# English Language Test



## Cath999 (Aug 28, 2008)

Hi

I am intending to apply under the FSWP when it re-opens in May. Have been advised that I need to submit proof of my ability to speak English with my application. As a native English speaker is this necessary?


----------



## Auld Yin (Mar 10, 2009)

Cath999 said:


> Hi
> 
> I am intending to apply under the FSWP when it re-opens in May. Have been advised that I need to submit proof of my ability to speak English with my application. As a native English speaker is this necessary?

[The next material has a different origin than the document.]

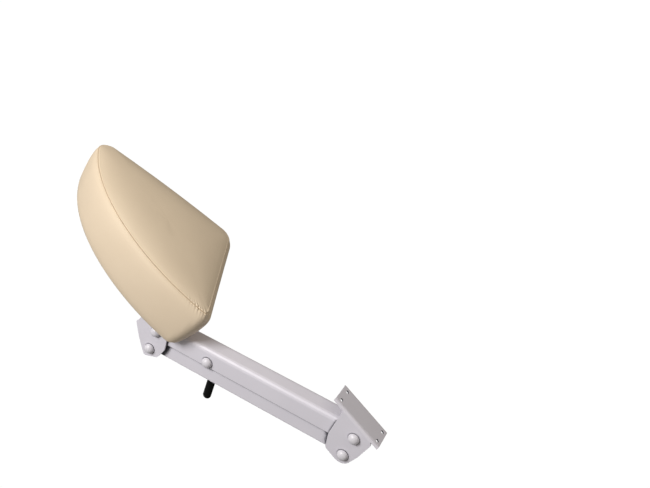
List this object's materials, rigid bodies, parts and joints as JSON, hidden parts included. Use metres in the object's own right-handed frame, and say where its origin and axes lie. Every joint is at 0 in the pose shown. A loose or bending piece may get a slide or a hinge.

Yes, it is required, even for those born and bred in the UK.


----------



## Cath999 (Aug 28, 2008)

Hi 

Thanks for the reply.

I have now looked into this and need to book the test. Don't suppose you know whether I need to take academic or general test?

thanks for your help

Catherine


----------



## mikejb (Mar 12, 2012)

Cath999 said:


> Hi
> 
> Thanks for the reply.
> 
> ...


Hi

You will need to book the general test......


----------



## fpidimensioni (Mar 8, 2013)

*No idea*

No idea about that


----------



## Denisha Joely (Mar 13, 2013)

@Catherine 

you need to apply for International English Language Testing System (IELTS) which is nationally recognize, it have worldwide centers, do find the nearest center to your locality and apply form there and try to get good band in all Modules.


----------